2. Pelanggaran Bergeser dari Kelalaian ke Pembiaran Disengaja.
Kasus ini tidak lagi bisa dipandang sebagai sekadar kelalaian (Pasal 421 KUHP). Ini adalah tindakan pembiaran secara sadar dan aktif oleh pejabat yang memiliki wewenang. Dengan menciptakan alasan fiktif “nol anggaran”, pejabat BKPH telah secara aktif mengambil keputusan untuk tidak menegakkan hukum, yang mana ini adalah bentuk penyalahgunaan wewenang paling nyata.
3. Dugaan Konspirasi (Pasal 55 KUHP) Semakin Kuat.
Logika publik kini berjalan lurus: Jika bukan karena uang, mengapa seorang pejabat berani mengambil risiko membiarkan barang bukti kejahatan kehutanan bernilai ratusan juta rupiah? Alasan “nol anggaran” yang terbukti lemah ini justru menjadi indikator kuat adanya alasan lain yang disembunyikan.
“Pengakuan tahu tapi tak berdaya ini adalah sinyal. Sinyal bahwa ada kekuatan atau ‘kepentingan’ yang lebih besar yang membuat mereka lumpuh. Inilah yang harus dibongkar Kejaksaan.
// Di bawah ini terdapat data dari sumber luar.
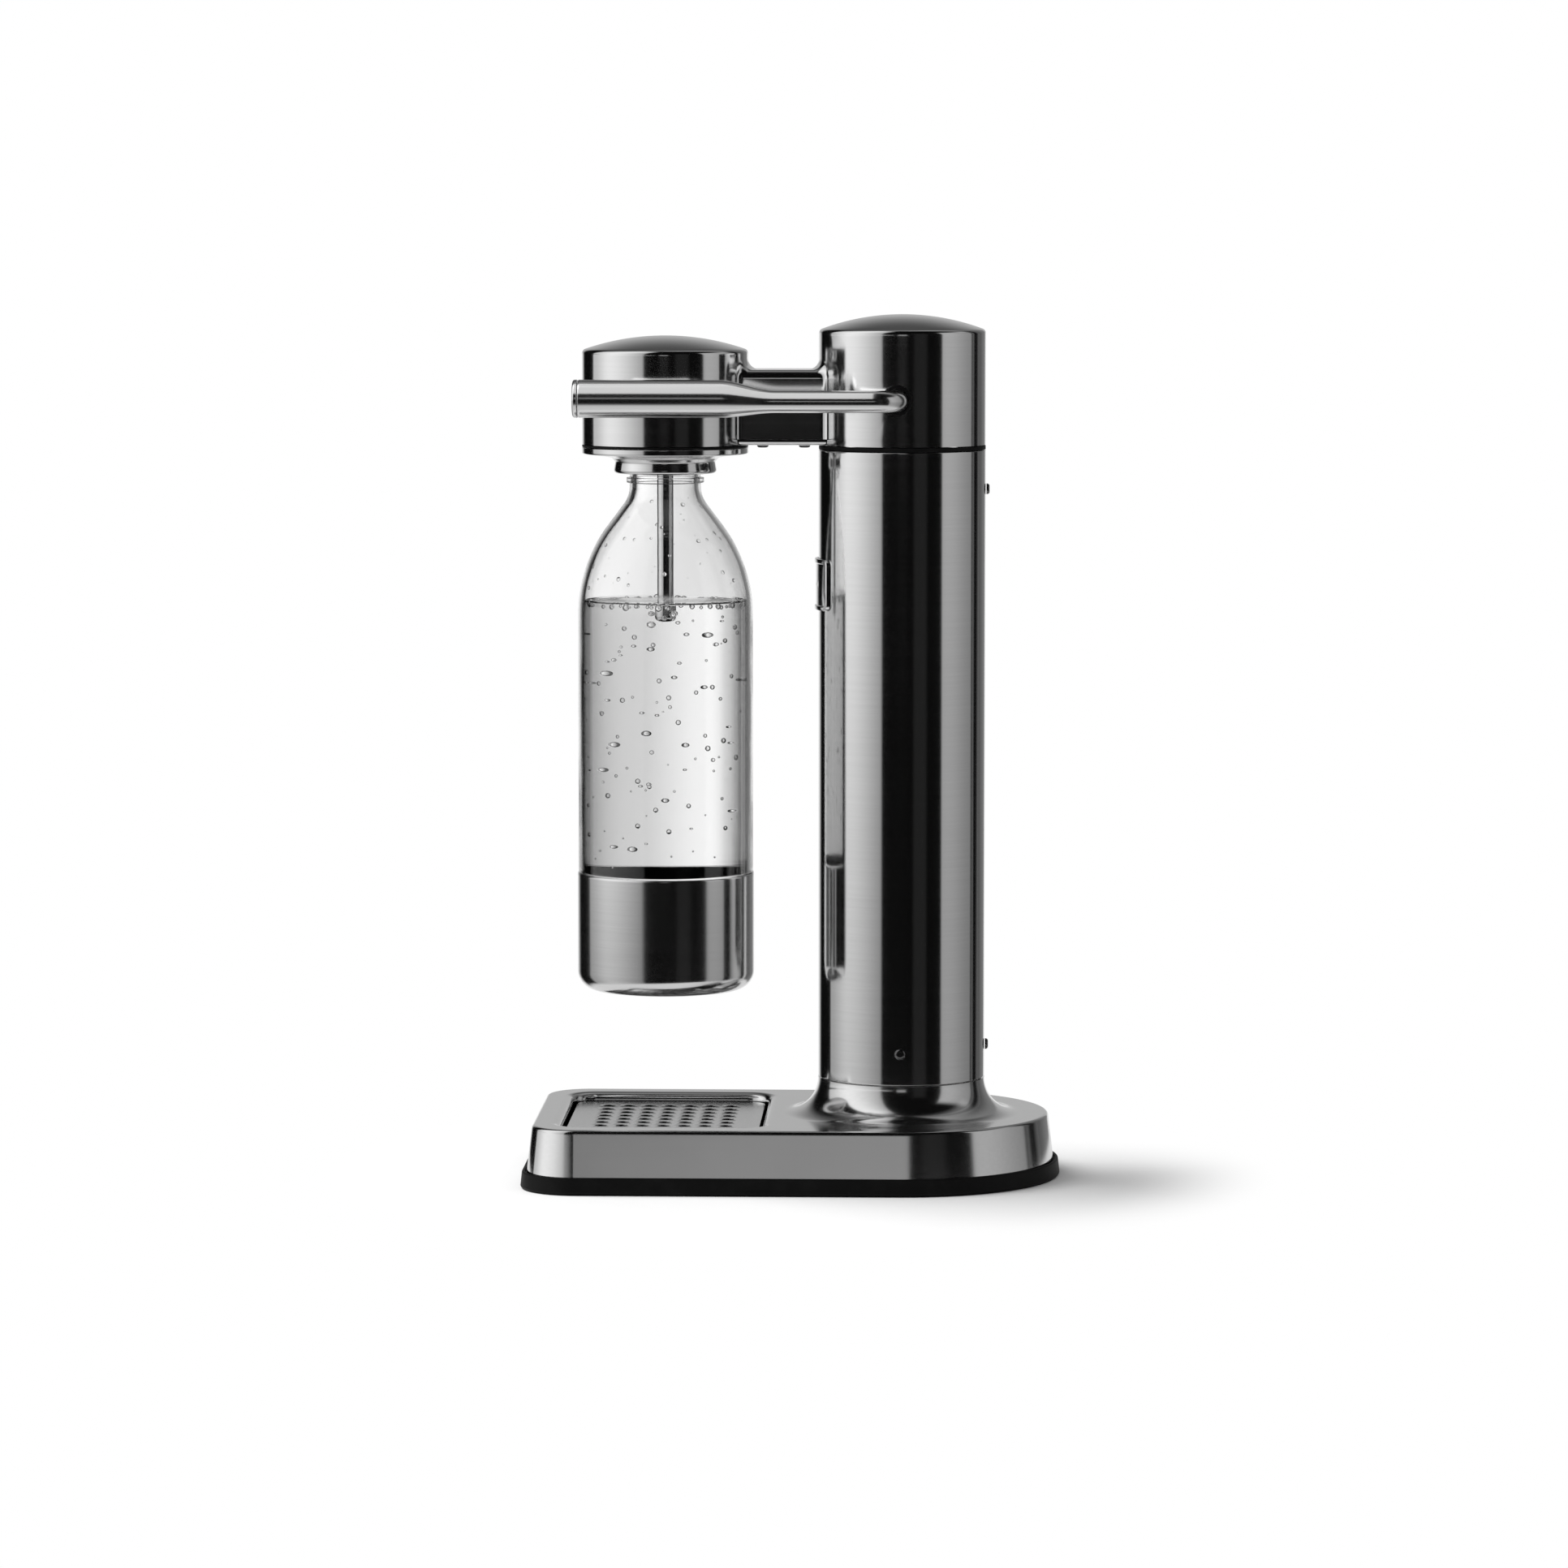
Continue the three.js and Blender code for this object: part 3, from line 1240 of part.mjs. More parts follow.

Siapa yang dilindungi oleh Kepala BKPH Ahyar dengan sandiwara nol anggaran ini?” tambah Syamsuddin.
Panggilan Terbuka untuk Kejaksaan Negeri Raba Bima
Publik tidak lagi menuntut, tetapi menantang Kejaksaan Negeri Raba Bima untuk segera bertindak. Pernyataan resmi BKPH sudah lebih dari cukup sebagai bukti permulaan.
Langkah-langkah yang harus segera diambil Kejari adalah:
Memanggil dan Memeriksa Kepala BKPH Ahyar, S.Hut, M.Ling, bukan sebagai saksi, melainkan sebagai terperiksa utama dalam dugaan tindak pidana kehutanan dan penyalahgunaan wewenang.
Melakukan Audit Investigatif terhadap DPA dan realisasi anggaran BKPH Maria Donggo Masa untuk membuktikan secara formal kebohongan publik mengenai “nol anggaran”.
Menyita Tumpukan Kayu Sonokeling di Sambina’e sebagai barang bukti utama, sebuah langkah yang gagal total dilakukan oleh BKPH.
Kegagalan BKPH menegakkan hukum kini menjadi ujian sesungguhnya bagi integritas Kejaksaan. Apakah korps Adhyaksa akan diam dan turut serta dalam sandiwara ini, atau mereka akan membuktikan bahwa hukum di Bima masih memiliki taji?